**REQUIRED WORK**
Search the listing for "context" and copy every line where it appears.

**STORED DATA**

::::::::

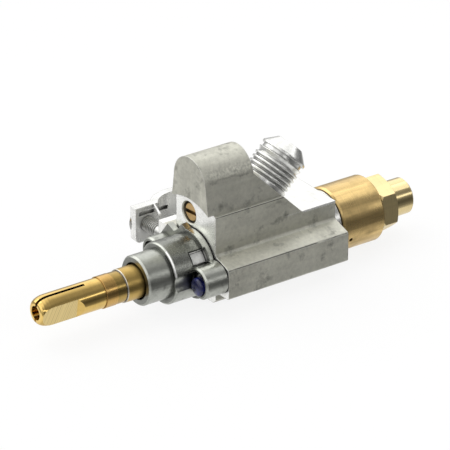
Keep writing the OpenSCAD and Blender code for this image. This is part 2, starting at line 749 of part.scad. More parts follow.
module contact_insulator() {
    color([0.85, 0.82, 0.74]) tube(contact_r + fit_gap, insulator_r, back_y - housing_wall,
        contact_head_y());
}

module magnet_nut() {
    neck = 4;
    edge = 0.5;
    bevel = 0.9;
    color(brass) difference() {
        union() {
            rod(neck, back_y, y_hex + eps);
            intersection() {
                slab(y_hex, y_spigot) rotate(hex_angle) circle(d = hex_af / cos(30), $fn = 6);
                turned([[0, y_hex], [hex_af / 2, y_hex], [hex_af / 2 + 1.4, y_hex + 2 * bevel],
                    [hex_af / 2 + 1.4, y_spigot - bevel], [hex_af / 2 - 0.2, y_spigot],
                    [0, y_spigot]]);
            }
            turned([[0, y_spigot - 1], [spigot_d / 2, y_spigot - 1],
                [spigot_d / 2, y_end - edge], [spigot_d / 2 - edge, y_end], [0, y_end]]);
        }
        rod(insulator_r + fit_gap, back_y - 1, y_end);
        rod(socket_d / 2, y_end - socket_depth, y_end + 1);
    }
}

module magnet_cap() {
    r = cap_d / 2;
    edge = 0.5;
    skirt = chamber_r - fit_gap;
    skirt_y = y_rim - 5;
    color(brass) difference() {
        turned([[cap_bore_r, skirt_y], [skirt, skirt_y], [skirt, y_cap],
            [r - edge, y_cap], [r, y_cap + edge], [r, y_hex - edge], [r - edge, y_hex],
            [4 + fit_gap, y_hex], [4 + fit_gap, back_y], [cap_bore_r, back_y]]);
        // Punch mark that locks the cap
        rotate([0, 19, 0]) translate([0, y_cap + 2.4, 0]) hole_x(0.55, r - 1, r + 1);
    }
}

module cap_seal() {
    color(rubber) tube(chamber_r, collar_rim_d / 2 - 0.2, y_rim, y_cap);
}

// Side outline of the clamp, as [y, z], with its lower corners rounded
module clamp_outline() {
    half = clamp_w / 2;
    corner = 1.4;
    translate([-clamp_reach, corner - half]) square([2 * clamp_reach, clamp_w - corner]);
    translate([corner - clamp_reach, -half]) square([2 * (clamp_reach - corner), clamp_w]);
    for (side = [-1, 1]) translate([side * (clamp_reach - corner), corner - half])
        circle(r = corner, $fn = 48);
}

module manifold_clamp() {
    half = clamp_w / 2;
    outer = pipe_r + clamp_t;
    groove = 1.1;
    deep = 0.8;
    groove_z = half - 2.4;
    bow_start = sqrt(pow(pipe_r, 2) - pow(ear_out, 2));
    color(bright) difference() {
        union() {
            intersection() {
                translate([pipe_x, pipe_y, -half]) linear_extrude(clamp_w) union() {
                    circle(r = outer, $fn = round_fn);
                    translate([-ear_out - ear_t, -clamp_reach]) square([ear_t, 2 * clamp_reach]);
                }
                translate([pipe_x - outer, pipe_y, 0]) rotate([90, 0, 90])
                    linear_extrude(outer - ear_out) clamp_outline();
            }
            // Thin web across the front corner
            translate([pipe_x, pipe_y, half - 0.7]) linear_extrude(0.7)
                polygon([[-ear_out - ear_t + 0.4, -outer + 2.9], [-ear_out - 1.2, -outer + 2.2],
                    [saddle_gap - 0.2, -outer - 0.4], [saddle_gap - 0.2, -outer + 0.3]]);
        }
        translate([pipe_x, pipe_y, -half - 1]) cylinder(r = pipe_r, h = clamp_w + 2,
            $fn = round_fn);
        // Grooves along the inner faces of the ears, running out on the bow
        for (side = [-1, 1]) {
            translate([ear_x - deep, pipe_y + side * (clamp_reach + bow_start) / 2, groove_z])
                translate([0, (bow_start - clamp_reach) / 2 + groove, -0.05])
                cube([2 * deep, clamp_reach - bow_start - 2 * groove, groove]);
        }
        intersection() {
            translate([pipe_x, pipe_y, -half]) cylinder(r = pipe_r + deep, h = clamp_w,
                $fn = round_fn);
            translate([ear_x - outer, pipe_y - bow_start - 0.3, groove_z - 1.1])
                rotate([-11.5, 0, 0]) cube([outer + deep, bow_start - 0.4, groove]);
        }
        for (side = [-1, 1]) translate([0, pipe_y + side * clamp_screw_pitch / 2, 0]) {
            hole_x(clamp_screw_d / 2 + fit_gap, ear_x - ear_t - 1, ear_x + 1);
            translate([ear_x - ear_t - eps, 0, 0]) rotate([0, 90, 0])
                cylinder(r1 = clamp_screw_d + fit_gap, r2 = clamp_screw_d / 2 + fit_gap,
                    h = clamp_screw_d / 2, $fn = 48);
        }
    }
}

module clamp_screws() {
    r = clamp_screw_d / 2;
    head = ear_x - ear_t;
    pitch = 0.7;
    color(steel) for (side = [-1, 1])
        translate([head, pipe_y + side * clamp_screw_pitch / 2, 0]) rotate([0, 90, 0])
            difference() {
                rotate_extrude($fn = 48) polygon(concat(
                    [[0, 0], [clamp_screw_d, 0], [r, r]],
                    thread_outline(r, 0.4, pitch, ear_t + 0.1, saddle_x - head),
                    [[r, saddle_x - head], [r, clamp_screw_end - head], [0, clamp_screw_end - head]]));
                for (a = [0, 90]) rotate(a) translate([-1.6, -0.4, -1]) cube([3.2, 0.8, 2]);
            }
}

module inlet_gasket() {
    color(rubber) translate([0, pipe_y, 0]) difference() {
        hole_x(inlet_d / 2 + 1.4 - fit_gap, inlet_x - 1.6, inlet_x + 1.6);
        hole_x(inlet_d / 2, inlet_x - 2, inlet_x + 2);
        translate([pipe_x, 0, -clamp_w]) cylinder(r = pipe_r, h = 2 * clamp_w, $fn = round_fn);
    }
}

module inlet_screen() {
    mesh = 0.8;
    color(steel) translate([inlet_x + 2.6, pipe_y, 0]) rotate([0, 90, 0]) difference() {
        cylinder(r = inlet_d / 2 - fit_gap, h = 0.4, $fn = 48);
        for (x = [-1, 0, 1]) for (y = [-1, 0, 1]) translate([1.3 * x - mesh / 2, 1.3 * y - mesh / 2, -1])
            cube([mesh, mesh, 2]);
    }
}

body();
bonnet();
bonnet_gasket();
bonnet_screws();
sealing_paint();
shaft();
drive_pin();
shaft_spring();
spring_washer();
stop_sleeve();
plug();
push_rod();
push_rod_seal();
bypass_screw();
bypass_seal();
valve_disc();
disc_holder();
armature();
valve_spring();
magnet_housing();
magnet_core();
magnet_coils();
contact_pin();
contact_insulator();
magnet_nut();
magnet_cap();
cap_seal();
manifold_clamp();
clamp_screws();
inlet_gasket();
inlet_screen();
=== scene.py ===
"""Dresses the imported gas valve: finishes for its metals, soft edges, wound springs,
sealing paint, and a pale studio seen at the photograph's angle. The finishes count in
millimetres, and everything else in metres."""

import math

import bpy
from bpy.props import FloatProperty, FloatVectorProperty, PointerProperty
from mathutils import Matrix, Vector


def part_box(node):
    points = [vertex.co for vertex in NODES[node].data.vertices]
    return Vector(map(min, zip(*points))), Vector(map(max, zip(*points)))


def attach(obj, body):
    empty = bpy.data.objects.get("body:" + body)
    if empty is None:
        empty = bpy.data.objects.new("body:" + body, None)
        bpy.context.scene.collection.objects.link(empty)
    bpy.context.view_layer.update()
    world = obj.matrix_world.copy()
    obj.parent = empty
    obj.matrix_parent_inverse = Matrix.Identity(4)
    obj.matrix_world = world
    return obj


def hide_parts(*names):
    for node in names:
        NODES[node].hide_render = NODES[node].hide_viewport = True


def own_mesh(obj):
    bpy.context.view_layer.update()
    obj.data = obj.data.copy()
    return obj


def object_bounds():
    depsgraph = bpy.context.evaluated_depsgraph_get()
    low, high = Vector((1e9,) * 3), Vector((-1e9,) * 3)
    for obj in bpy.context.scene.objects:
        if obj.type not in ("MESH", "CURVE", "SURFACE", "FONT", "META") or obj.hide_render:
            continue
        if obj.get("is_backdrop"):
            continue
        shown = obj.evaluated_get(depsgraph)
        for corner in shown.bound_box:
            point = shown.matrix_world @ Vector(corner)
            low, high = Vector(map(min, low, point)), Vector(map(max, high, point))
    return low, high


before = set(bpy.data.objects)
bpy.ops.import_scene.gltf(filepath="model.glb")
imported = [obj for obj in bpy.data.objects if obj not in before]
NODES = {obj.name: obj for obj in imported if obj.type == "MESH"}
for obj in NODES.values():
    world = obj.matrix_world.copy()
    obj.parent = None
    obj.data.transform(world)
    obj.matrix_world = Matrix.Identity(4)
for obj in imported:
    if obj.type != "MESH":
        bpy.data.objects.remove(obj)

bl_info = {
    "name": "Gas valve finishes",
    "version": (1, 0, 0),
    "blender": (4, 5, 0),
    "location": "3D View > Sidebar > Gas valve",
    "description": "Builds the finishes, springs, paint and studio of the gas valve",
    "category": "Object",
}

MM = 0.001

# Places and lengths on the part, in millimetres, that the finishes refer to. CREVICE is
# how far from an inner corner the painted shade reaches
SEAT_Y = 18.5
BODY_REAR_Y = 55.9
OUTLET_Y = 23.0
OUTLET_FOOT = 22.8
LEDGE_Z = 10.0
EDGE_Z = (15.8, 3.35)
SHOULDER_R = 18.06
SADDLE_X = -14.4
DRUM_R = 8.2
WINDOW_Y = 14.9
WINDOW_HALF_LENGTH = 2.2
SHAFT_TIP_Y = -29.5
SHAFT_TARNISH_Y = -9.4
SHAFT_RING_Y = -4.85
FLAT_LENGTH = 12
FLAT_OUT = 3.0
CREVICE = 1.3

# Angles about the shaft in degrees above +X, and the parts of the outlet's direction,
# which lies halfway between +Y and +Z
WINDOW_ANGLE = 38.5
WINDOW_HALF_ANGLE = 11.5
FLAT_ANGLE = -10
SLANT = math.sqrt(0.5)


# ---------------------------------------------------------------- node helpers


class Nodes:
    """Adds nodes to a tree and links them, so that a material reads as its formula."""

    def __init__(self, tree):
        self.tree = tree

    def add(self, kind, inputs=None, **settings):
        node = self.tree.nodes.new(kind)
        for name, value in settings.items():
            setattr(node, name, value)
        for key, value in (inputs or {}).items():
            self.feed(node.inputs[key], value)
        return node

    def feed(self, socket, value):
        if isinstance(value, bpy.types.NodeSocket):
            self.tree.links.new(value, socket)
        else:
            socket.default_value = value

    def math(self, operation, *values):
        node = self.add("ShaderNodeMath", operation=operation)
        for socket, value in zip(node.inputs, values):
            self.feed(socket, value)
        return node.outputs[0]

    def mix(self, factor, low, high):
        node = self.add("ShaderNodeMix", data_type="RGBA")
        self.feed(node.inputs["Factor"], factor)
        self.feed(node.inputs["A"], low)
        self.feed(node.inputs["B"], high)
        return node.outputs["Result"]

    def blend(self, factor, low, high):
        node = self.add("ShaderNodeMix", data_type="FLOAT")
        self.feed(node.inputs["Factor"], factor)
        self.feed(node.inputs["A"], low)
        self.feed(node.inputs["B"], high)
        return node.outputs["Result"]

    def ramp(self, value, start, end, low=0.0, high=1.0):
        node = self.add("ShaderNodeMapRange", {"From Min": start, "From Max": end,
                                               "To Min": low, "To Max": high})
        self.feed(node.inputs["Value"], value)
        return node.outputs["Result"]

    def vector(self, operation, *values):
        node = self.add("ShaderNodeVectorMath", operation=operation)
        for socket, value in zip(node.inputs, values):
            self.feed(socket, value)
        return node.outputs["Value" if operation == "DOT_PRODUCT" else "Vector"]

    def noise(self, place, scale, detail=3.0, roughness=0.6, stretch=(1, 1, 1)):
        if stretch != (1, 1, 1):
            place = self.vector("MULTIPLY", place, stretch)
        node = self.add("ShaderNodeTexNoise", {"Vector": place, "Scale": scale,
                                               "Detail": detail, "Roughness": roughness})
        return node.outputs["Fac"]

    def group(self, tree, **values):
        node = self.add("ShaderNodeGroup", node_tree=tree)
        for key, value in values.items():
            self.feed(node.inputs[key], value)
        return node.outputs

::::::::

**ANSWER TO THE PROBLEM**
        bpy.context.scene.collection.objects.link(empty)
    bpy.context.view_layer.update()
    bpy.context.view_layer.update()
    depsgraph = bpy.context.evaluated_depsgraph_get()
    for obj in bpy.context.scene.objects:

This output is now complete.